I wanted to write a Coccinelle script to check for this pattern.
My first version was wrong, as Richard Henderson reminded me this 
pattern can be applied as long as the len argument (here "1") is a 
Mersenne prime (all least significant bits as "1").

The codebase also defines:

#if TARGET_LONG_BITS == 64
# define tcg_gen_andi_tl tcg_gen_andi_i64
# define tcg_gen_shri_tl tcg_gen_shri_i64
#else
# define tcg_gen_andi_tl tcg_gen_andi_i32
# define tcg_gen_shri_tl tcg_gen_shri_i32
#endif

The same pattern can be applied for i32/i64/tl uses.

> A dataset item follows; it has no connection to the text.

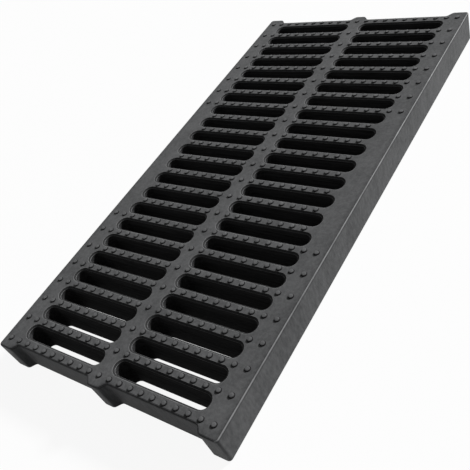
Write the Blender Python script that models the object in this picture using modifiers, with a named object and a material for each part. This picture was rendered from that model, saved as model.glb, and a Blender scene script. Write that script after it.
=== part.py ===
"""Drain grate, moulded in one piece: two columns of long slots between solid cross bars.

Units are metres. X runs across the grate, Y along it and Z up from the underside. The origin is
at the middle of the underside.
"""

import math

import bmesh
import bpy
from mathutils import Matrix, Vector

# Overall size
LENGTH = 0.500
WIDTH = 0.242
DEPTH = 0.030

# Slots, between the margins, the centre spine and the cross bars, as wide as at the top face
SLOT_WIDTH = 0.0160
BAR_WIDTH = 0.0057
SPINE_WIDTH = 0.0130
MARGIN_WIDTH = 0.0194
END_BAR_LEAST = 0.0140
SLOT_END_SEGMENTS = 8

# The slot in section: a rim that slopes in from the top face, then the well below it
RIM_SLOPE_WIDTH = 0.0017
RIM_SLOPE_DEPTH = 0.0013
WELL_TAPER_DEGREES = 0.5

# Shallow notches in both ends leave a foot on each margin and one on the spine
NOTCH_DEPTH = 0.0060
NOTCH_FLARE = 0.0050
NOTCH_FILLET = 0.0040
SPINE_FOOT_WIDTH = 0.0110
MARGIN_FOOT_WIDTH = 0.0160
FOOT_TIP_RADIUS = 0.0045

# Outer edges
SKIRT_DRAFT_DEGREES = 2.0
CORNER_RADIUS = 0.0030
EDGE_RADIUS = 0.0012
FILLET_SEGMENTS = 3

# Anti-slip studs: a row on every bar, which runs on over the margins only near the ends
STUD_HEIGHT = 0.0012
STUD_PITCH = 0.01125
STUD_EDGE_LEAST = 0.0060
STUD_LAND_LEAST = 0.00025
STUD_SIDES = 5
MARGIN_STUD_ROWS = 8

# How far a cutter stands out of what it cuts, and a stud reaches into what it stands on
CUTTER_OVERRUN = 0.0010
STUD_ROOT = 0.00005

# Moulded resin composite, black with a dull sheen
BODY_COLOUR = (0.040, 0.041, 0.042, 1.0)
BODY_ROUGHNESS = 0.52

# Worked out from the sizes above
SLOT_PITCH = SLOT_WIDTH + BAR_WIDTH
SLOT_ROWS = int((LENGTH - 2 * END_BAR_LEAST + BAR_WIDTH) / SLOT_PITCH)
SLOT_INNER_END = SPINE_WIDTH / 2
SLOT_OUTER_END = WIDTH / 2 - MARGIN_WIDTH
STUD_COLUMNS_EACH_SIDE = int((WIDTH / 2 - STUD_EDGE_LEAST) / STUD_PITCH)
STUD_RADIUS = BAR_WIDTH / 2 - STUD_LAND_LEAST


def clear_scene():
    """Removes whatever the file opened with."""
    for obj in list(bpy.data.objects):
        bpy.data.objects.remove(obj, do_unlink=True)


def new_collection(name):
    """Adds a collection to the scene."""
    collection = bpy.data.collections.new(name)
    bpy.context.scene.collection.children.link(collection)
    return collection


def composite_material():
    """The one material of the moulding."""
    material = bpy.data.materials.new("black_composite")
    material.use_nodes = True
    shader = material.node_tree.nodes["Principled BSDF"]
    shader.inputs["Base Color"].default_value = BODY_COLOUR
    shader.inputs["Roughness"].default_value = BODY_ROUGHNESS
    shader.inputs["Metallic"].default_value = 0.0
    return material


def filleted(corners):
    """Returns the points of an outline whose corners are (x, y, radius)."""
    points = []
    for index, (x, y, radius) in enumerate(corners):
        corner = Vector((x, y))
        back = Vector(corners[index - 1][:2]) - corner
        ahead = Vector(corners[(index + 1) % len(corners)][:2]) - corner
        half_angle = back.angle(ahead) / 2
        reach = min(radius / math.tan(half_angle), back.length / 2, ahead.length / 2)
        radius = reach * math.tan(half_angle)
        towards_centre = (back.normalized() + ahead.normalized()).normalized()
        centre = corner + towards_centre * radius / math.sin(half_angle)
        first = corner + back.normalized() * reach - centre
        last = corner + ahead.normalized() * reach - centre
        turn = first.angle_signed(last)
        for step in range(FILLET_SEGMENTS + 1):
            spoke = Matrix.Rotation(-turn * step / FILLET_SEGMENTS, 2) @ first
            points.append(centre + spoke)
    return points


def grate_outline():
    """The plan outline, with a notch on each side of the spine at both ends."""
    half_width = WIDTH / 2
    half_length = LENGTH / 2
    notch_line = half_length - NOTCH_DEPTH
    spine_foot = SPINE_FOOT_WIDTH / 2
    margin_foot = half_width - MARGIN_FOOT_WIDTH
    quarter = [
        (spine_foot, half_length, FOOT_TIP_RADIUS),
        (spine_foot + NOTCH_FLARE, notch_line, NOTCH_FILLET),
        (margin_foot - NOTCH_FLARE, notch_line, NOTCH_FILLET),
        (margin_foot, half_length, FOOT_TIP_RADIUS),
        (half_width, half_length, CORNER_RADIUS),
    ]
    lower = [(x, -y, radius) for x, y, radius in reversed(quarter)]
    right = quarter + lower
    left = [(-x, y, radius) for x, y, radius in reversed(right)]
    return filleted(right + left)


def slab_mesh(name, outline, depth):
    """A flat outline given a depth above the underside, as a closed mesh."""
    curve = bpy.data.curves.new(name, "CURVE")
    curve.dimensions = "2D"
    curve.fill_mode = "BOTH"
    curve.extrude = depth / 2
    spline = curve.splines.new("POLY")
    spline.points.add(len(outline) - 1)
    for point, place in zip(spline.points, outline):
        point.co = (place.x, place.y, 0, 1)
    spline.use_cyclic_u = True
    drawn = bpy.data.objects.new(name, curve)
    bpy.context.scene.collection.objects.link(drawn)
    evaluated = drawn.evaluated_get(bpy.context.evaluated_depsgraph_get())
    mesh = bpy.data.meshes.new_from_object(evaluated)
    bpy.data.objects.remove(drawn)
    bpy.data.curves.remove(curve)
    shape = bmesh.new()
    shape.from_mesh(mesh)
    bmesh.ops.remove_doubles(shape, verts=shape.verts, dist=1e-6)
    bmesh.ops.dissolve_limit(shape, angle_limit=1e-3, verts=shape.verts, edges=shape.edges)
    bmesh.ops.translate(shape, verts=shape.verts, vec=(0, 0, depth / 2))
    shape.to_mesh(mesh)
    shape.free()
    return mesh


def lean_in(mesh):
    """Leans the long sides in towards the underside, so that the moulding leaves its mould."""
    slope = math.tan(math.radians(SKIRT_DRAFT_DEGREES))
    for vertex in mesh.vertices:
        inset = (DEPTH - vertex.co.z) * slope
        vertex.co.x *= 1 - inset / (WIDTH / 2)


def stadium_ring(shape, inner, outer, radius, height):
    """Adds a level ring of vertices: two round ends joined by straight sides, along X."""
    ring = []
    for centre, start in ((outer - radius, -math.pi / 2), (inner + radius, math.pi / 2)):
        for step in range(SLOT_END_SEGMENTS + 1):
            angle = start + math.pi * step / SLOT_END_SEGMENTS
            place = (centre + radius * math.cos(angle), radius * math.sin(angle), height)
            ring.append(shape.verts.new(place))
    return ring


def slot_cutter_mesh():
    """What one slot removes, lofted from the well's foot up through the sloping rim."""
    half_width = SLOT_WIDTH / 2
    well_height = DEPTH - RIM_SLOPE_DEPTH
    taper = math.tan(math.radians(WELL_TAPER_DEGREES))
    overrun = CUTTER_OVERRUN
    # Each section is (inset from the slot's own outline, height).
    sections = [
        (RIM_SLOPE_WIDTH + (well_height + overrun) * taper, -overrun),
        (RIM_SLOPE_WIDTH, well_height),
        (-overrun * RIM_SLOPE_WIDTH / RIM_SLOPE_DEPTH, DEPTH + overrun),
    ]
    shape = bmesh.new()
    rings = []
    for inset, height in sections:
        inner = SLOT_INNER_END + inset
        outer = SLOT_OUTER_END - inset
        rings.append(stadium_ring(shape, inner, outer, half_width - inset, height))
    for lower, upper in zip(rings, rings[1:]):
        for here in range(len(lower)):
            after = (here + 1) % len(lower)
            shape.faces.new((lower[here], lower[after], upper[after], upper[here]))
    shape.faces.new(rings[0][::-1])
    shape.faces.new(rings[-1])
    mesh = bpy.data.meshes.new("slot_cutter")
    shape.to_mesh(mesh)
    shape.free()
    return mesh


def slot_row_places():
    """The Y of each row of slots, centred along the grate."""
    first = -(SLOT_ROWS - 1) * SLOT_PITCH / 2
    return [first + row * SLOT_PITCH for row in range(SLOT_ROWS)]


def place_slot_cutters(cutters):
    """One cutter for each slot, the left column's turned round to mirror the right one's."""
    mesh = slot_cutter_mesh()
    for y in slot_row_places():
        for side, turn in (("right", 0), ("left", math.pi)):
            cutter = bpy.data.objects.new(f"slot_{side}", mesh)
            cutter.matrix_world = Matrix.Translation((0, y, 0)) @ Matrix.Rotation(turn, 4, "Z")
            cutter.hide_render = True
            cutter.display_type = "WIRE"
            cutters.objects.link(cutter)


def stud_row_places():
    """The Y of each row of studs: the middle of every bar, and of both end bars."""
    slots = slot_row_places()
    bars = [(near + far) / 2 for near, far in zip(slots, slots[1:])]
    slot_edge = slots[-1] + SLOT_WIDTH / 2
    end_bar = (slot_edge + LENGTH / 2 - NOTCH_DEPTH) / 2
    return [-end_bar] + bars + [end_bar]


def stud_places():
    """The middle of every stud. The margins stay bare half way along the grate."""
    rows = stud_row_places()
    places = []
    for number, y in enumerate(rows):
        rows_from_end = min(number, len(rows) - 1 - number)
        for column in range(-STUD_COLUMNS_EACH_SIDE, STUD_COLUMNS_EACH_SIDE + 1):
            x = column * STUD_PITCH
            on_margin = abs(x) > SLOT_OUTER_END - SLOT_WIDTH / 2
            if not on_margin or rows_from_end < MARGIN_STUD_ROWS:
                places.append((x, y))
    return places


def stud_field(tools):
    """All the studs in one mesh: low cones as wide as a bar's flat, rooted a little way into it."""
    depth = STUD_HEIGHT + STUD_ROOT
    height = DEPTH - STUD_ROOT + depth / 2
    corner_along_bar = Matrix.Rotation(math.pi / 2, 4, "Z")
    shape = bmesh.new()
    for x, y in stud_places():
        bmesh.ops.create_cone(
            shape,
            cap_ends=True,
            segments=STUD_SIDES,
            radius1=STUD_RADIUS * depth / STUD_HEIGHT,
            radius2=0,
            depth=depth,
            matrix=Matrix.Translation((x, y, height)) @ corner_along_bar,
        )
    mesh = bpy.data.meshes.new("stud_field")
    shape.to_mesh(mesh)
    shape.free()
    field = bpy.data.objects.new("stud_field", mesh)
    field.hide_render = True
    field.display_type = "WIRE"
    tools.objects.link(field)
    return field


def build_grate(parts, slot_cutters, studs):
    """The moulding: a leaning slab with rounded edges, then the slots, then the studs."""
    mesh = slab_mesh("drain_grate", grate_outline(), DEPTH)
    lean_in(mesh)
    grate = bpy.data.objects.new("drain_grate", mesh)
    parts.objects.link(grate)
    grate.data.materials.append(composite_material())

    edges = grate.modifiers.new("rounded_edges", "BEVEL")
    edges.width = EDGE_RADIUS
    edges.segments = 1
    edges.limit_method = "ANGLE"
    edges.angle_limit = math.radians(60)

    slots = grate.modifiers.new("slots", "BOOLEAN")
    slots.operation = "DIFFERENCE"
    slots.solver = "EXACT"
    slots.operand_type = "COLLECTION"
    slots.collection = slot_cutters

    grip = grate.modifiers.new("studs", "BOOLEAN")
    grip.operation = "UNION"
    grip.solver = "EXACT"
    grip.object = studs


def main():
    clear_scene()
    parts = new_collection("drain_grate")
    slot_cutters = new_collection("slot_cutters")
    stud_tools = new_collection("stud_tools")
    slot_cutters.hide_render = True
    stud_tools.hide_render = True
    place_slot_cutters(slot_cutters)
    build_grate(parts, slot_cutters, stud_field(stud_tools))


main()
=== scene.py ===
# %% [markdown]
# # A drain grate in black resin composite
# The real grate is pressed in one shot between two halves of a heated mould. It is a slab with
# two columns of long slots, a centre spine, shallow notches in both ends, and rows of small
# anti-slip studs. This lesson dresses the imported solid: it builds the same slab again with
# round edges, sloping slot rims and round studs, gives it a moulded finish, and lights it.

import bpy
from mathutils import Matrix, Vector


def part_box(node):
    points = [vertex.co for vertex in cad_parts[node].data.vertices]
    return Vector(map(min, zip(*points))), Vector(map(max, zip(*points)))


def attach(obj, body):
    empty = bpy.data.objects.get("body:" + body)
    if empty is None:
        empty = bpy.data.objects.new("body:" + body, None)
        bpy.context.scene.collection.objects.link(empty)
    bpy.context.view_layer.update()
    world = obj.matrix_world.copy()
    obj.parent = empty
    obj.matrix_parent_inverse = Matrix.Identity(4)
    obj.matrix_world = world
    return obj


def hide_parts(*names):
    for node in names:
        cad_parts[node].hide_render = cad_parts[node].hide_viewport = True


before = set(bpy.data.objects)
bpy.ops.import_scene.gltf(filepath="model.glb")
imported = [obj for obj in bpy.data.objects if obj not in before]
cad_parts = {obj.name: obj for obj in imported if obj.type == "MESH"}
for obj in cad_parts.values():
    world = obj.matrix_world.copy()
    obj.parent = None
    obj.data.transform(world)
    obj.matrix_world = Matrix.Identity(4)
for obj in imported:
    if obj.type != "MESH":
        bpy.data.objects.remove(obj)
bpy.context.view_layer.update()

# %% [markdown]
# ## Units and the sizes that the frame gives
# Everything is in metres, so a factor turns the millimetres of a drawing into metres. The
# overall length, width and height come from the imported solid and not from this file. That way
# the dressed grate can't drift away from the solid that it stands for.

# %% Modules and overall sizes
import math

import bmesh
import bpy
from mathutils import Quaternion, Vector

MM = 0.001
grate_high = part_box("drain_grate")[1]
HALF_LENGTH = grate_high.y
HALF_WIDTH = grate_high.x
STUD_HEIGHT = 1.2 * MM
TOP = grate_high.z - STUD_HEIGHT
print(f"length {2 * HALF_LENGTH / MM:.1f}, width {2 * HALF_WIDTH / MM:.1f}, top {TOP / MM:.1f} mm")

# %% [markdown]
# ## Sizes of the pattern
# The slots repeat along the grate at one pitch, the sum of a slot's width and a bar's width.
# Where the slots start and end across the grate follows from the spine and the margins, so
# these few sizes place every slot and every row of studs.

# %% Pattern sizes
SLOT_WIDTH = 16.0 * MM
BAR_WIDTH = 5.7 * MM
SPINE_WIDTH = 13.0 * MM
MARGIN_WIDTH = 19.4 * MM
SLOT_ROWS = 22
SLOT_PITCH = SLOT_WIDTH + BAR_WIDTH
SLOT_OUTER_END = HALF_WIDTH - MARGIN_WIDTH
SLOT_LENGTH = SLOT_OUTER_END - SPINE_WIDTH / 2
COLUMN_DISTANCE = SLOT_OUTER_END + SPINE_WIDTH / 2
print(f"pitch {SLOT_PITCH / MM:.1f}, slots {SLOT_LENGTH / MM:.1f} x {SLOT_WIDTH / MM:.1f} mm")


# %% [markdown]
# ## Helpers for Geometry Nodes
# The slots, the outer wall, the studs and the closing faces are made by Geometry Nodes, so a
# few helpers come first. One makes a tree with named inputs, one adds a node and feeds its
# sockets with numbers or with other nodes, and one runs the tree on an object and keeps the
# result as a plain mesh, baked at once.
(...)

>> The following thread was helpful while writing this script:
>>
>>     https://github.com/coccinelle/coccinelle/issues/86
>>
>> Signed-off-by: Philippe Mathieu-Daudé <f4bug@amsat.org>
>> ---
>>  scripts/coccinelle/tcg_gen_extract.cocci | 71 ++++++++++++++++++++++++++++++++
>>  1 file changed, 71 insertions(+)
>>  create mode 100644 scripts/coccinelle/tcg_gen_extract.cocci
>>
>> diff --git a/scripts/coccinelle/tcg_gen_extract.cocci b/scripts/coccinelle/tcg_gen_extract.cocci
>> new file mode 100644
>> index 0000000000..4823073005
>> --- /dev/null
>> +++ b/scripts/coccinelle/tcg_gen_extract.cocci
>> @@ -0,0 +1,71 @@
>> +// optimize TCG using extract op
>> +//
>> +// Copyright: (C) 2017 Philippe Mathieu-Daudé. GPLv2+.
>> +// Confidence: High
>> +// Options: --macro-file scripts/cocci-macro-file.h
>> +//
>> +// Nikunj A Dadhania optimization:
>> +// http://lists.nongnu.org/archive/html/qemu-devel/2017-02/msg05211.html
>> +// Aurelien Jarno optimization:
>> +// http://lists.nongnu.org/archive/html/qemu-devel/2017-05/msg01466.html
>> +// Coccinelle helpful issue:
>> +// https://github.com/coccinelle/coccinelle/issues/86
>> +
>> +@match@ // match shri*+andi* pattern, calls script verify_len
>> +identifier ret, arg;
>> +constant ofs, len;
>> +identifier shr_fn =~ "^tcg_gen_shri_";
>> +identifier and_fn =~ "^tcg_gen_andi_";
>> +position shr_p;
>> +position and_p;
>> +@@
>> +(
>> +shr_fn@shr_p(ret, arg, ofs);
>> +and_fn@and_p(ret, ret, len);
>> +)

First I want to match any of:
- tcg_gen_andi_i32/tcg_gen_shri_i32
- tcg_gen_andi_i64/tcg_gen_shri_i64
- tcg_gen_andi_tl/tcg_gen_shri_tl

Now I want to verify "len" is Mersenne prime.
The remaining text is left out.